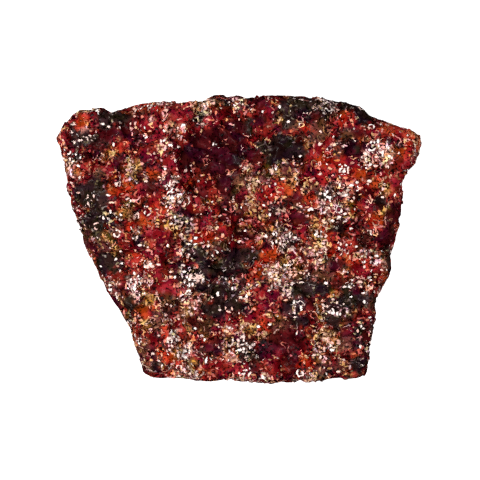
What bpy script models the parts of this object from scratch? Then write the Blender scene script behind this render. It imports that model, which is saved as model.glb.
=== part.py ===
"""Willemite specimen: one broken slab of granular red willemite ore with franklinite grains.

The slab lies on its flattest side, with its broad broken face up. One closed solid: an outline
lofted through its thickness, hollows and ridges pressed into the broad face, large broken planes,
and crystal grains whose flat faces tilt and step against each other.
Metres, +Z up. The origin is at the middle of the base.
"""

import itertools

import bmesh
import bpy
import numpy as np

MM = 0.001

# Driving dimensions, in millimetres.
THICKNESS = 18.0  # base to the mean level of the broad face
BASE_INSET = 4.4  # how far the sides tuck in from the widest line down to the base
BASE_INSET_SWING = 2.2
BASE_CURVE = 1.5  # the power of height by which they do so
RIM_INSET = 1.3  # how far the sides lean in from the widest line up to the broad face
RIM_INSET_SWING = 0.6
RIM_CURVE = 2.2
WIDEST_AT = 0.55  # height of the widest line, as a share of the thickness
WIDEST_SWING = 0.16
SWINGS = (2, 3, 4, 5)  # how many times each of the swings added together goes round the slab
SWINGS_PEAK = 1.1  # about the most that they come to together
RINGS = 12
VOXEL = 0.5  # spacing of the points that the breakage is pressed into
TARGET_TRIANGLES = 9400
BASE_SINK = 0.22  # how far the underside is pressed below the base plane before it is cut flat
BASE_SNAP = 0.16  # anything lower than this joins the base plane

NODE = "willemite_specimen"
ORE_COLOUR = (0.17, 0.045, 0.035, 1)
ORE_ROUGHNESS = 0.35

# Outline of the slab seen from above, clockwise from the left tip, (x, y) in millimetres.
OUTLINE = [
    (-27.2, 15.3), (-25.7, 17.2), (-24.7, 18.4), (-23.7, 19.3), (-22.2, 19.2), (-20.7, 19.7),
    (-17.1, 19.7), (-15.2, 20.1), (-12.6, 20.4), (-9.6, 20.6), (-7.2, 20.7), (-4.8, 21.3),
    (-3.2, 21.6), (-1.4, 21.3), (2.0, 21.4), (6.3, 21.5), (8.6, 21.5), (10.4, 21.4),
    (15.2, 20.8), (17.0, 20.2), (18.5, 19.8), (19.8, 18.5), (21.2, 17.9), (22.8, 17.4),
    (24.6, 16.7), (26.3, 16.1), (27.3, 15.5), (27.4, 14.3), (26.9, 12.2), (26.1, 10.9),
    (25.1, 9.9), (24.6, 8.3), (24.6, 6.8), (24.8, 5.3), (24.7, 3.5), (23.9, 1.7),
    (22.8, -2.4), (23.0, -4.4), (22.4, -6.2), (20.6, -9.2), (20.6, -11.3), (19.8, -14.9),
    (19.5, -18.2), (19.1, -19.8), (18.1, -20.6), (15.0, -21.0), (12.6, -21.5), (10.5, -21.5),
    (6.9, -21.3), (4.4, -21.6), (2.6, -21.4), (0.8, -21.5), (-2.6, -21.1), (-6.3, -21.2),
    (-8.1, -20.9), (-10.1, -20.9), (-13.1, -20.7), (-14.3, -20.0), (-14.6, -18.4), (-16.2, -13.4),
    (-18.0, -10.4), (-21.4, -4.0), (-22.7, -1.7), (-23.7, 2.1), (-25.0, 5.9), (-25.9, 9.2),
    (-26.5, 13.8),
]

# Hollows and ridges of the broad face: the line each follows, its half-width and its rise, in mm.
RELIEF = {
    "central_groove": (
        [(-2.6, 18.2), (-0.7, 13.4), (-1.4, 8.1), (0.3, 2.6), (0.8, -3.5), (-2.2, -7.7), (-3.7, -12.5)],
        2.4, -2.2),
    "upper_hollow": ([(-4.4, 14.6), (-4.6, 9.2)], 3.2, -1.4),
    "middle_pit": ([(-0.2, 1.4), (2.3, 0.5)], 1.1, -2.4),
    "shadow_ledge": ([(5.0, -1.7), (1.4, -2.9), (-2.6, -5.0)], 1.4, -2.2),
    "right_pit": ([(17.0, 14.6), (17.3, 12.8)], 1.3, -2.0),
    "grain_socket": ([(4.7, 13.1), (8.6, 13.7)], 2.0, -0.9),
    "left_edge_hollow": ([(-22.4, 7.4), (-21.5, 2.1)], 1.8, -0.9),
    "low_left_hollow": ([(-19.7, -3.5), (-18.8, -4.4)], 2.0, -0.9),
    "low_right_hollow": ([(7.7, -14.4), (8.6, -17.4)], 2.6, -1.2),
    "left_ridge": ([(-10.0, 16.4), (-9.5, 8.9), (-8.3, 3.6), (-11.9, -3.2)], 1.8, 1.1),
    "middle_ridge": ([(3.5, -4.4), (9.2, -1.7), (13.1, 2.1), (13.7, 5.9)], 1.8, 1.0),
    "right_shoulder": ([(21.2, 13.4), (13.7, 11.1)], 2.8, 0.8),
    "low_right_knob": ([(18.4, -3.9), (17.2, -5.0)], 2.2, 0.8),
    "low_left_rise": ([(-13.4, -15.2), (-7.4, -18.2)], 2.2, 0.6),
    "bottom_knob": ([(0.2, -15.9), (-2.0, -16.4)], 2.2, 0.8),
}

# Two sizes of broken plane laid over each other. Lengths in millimetres.
PLANES = {"spacing": 7.5, "step": 0.8, "tilt": 0.16, "seam": 0.0, "seam_width": 1.0, "seed": 11}
GRAINS = {"spacing": 2.5, "step": 0.5, "tilt": 0.36, "seam": 0.18, "seam_width": 0.5, "seed": 4}
TABLE_SIDE = 32  # cells after which the random numbers repeat, far more than the slab is wide
SMOOTHING_ROUNDS = {"relief": 3, "planes": 6, "grains": 4}  # of the directions that each is pressed along
BULGE_SHARE = 0.5  # share of a bulge left at the widest line,
DENT_SHARE = 0.6  # and of a dent, so that the slab keeps its outline and still fills it
CALM_REACH = 0.1  # how far from that line the shares hold, and where the whole breakage is back, on a
WHOLE_REACH = 0.6  # scale from 0 at the line to 1 at the base and at the broad face
TRIM_LEAN = 0.6  # how much of the sides' inset is asked of a bulge too


def clear_scene():
    for obj in list(bpy.data.objects):
        bpy.data.objects.remove(obj)


def wave(angle, seed):
    """A smooth irregular swing from about -1 to 1 round the slab."""
    phases = np.random.default_rng(seed).uniform(0, 2 * np.pi, len(SWINGS))
    return sum(np.sin(k * angle + phase) / k for k, phase in zip(SWINGS, phases, strict=True)) / SWINGS_PEAK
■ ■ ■
What you return should be the lines from the start of the data through the line with "with franklinite grains.", quoted exactly and nothing more.

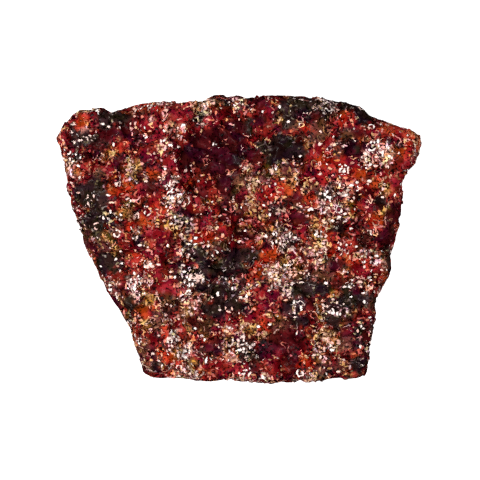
What bpy script models the parts of this object from scratch? Then write the Blender scene script behind this render. It imports that model, which is saved as model.glb.
=== part.py ===
"""Willemite specimen: one broken slab of granular red willemite ore with franklinite grains.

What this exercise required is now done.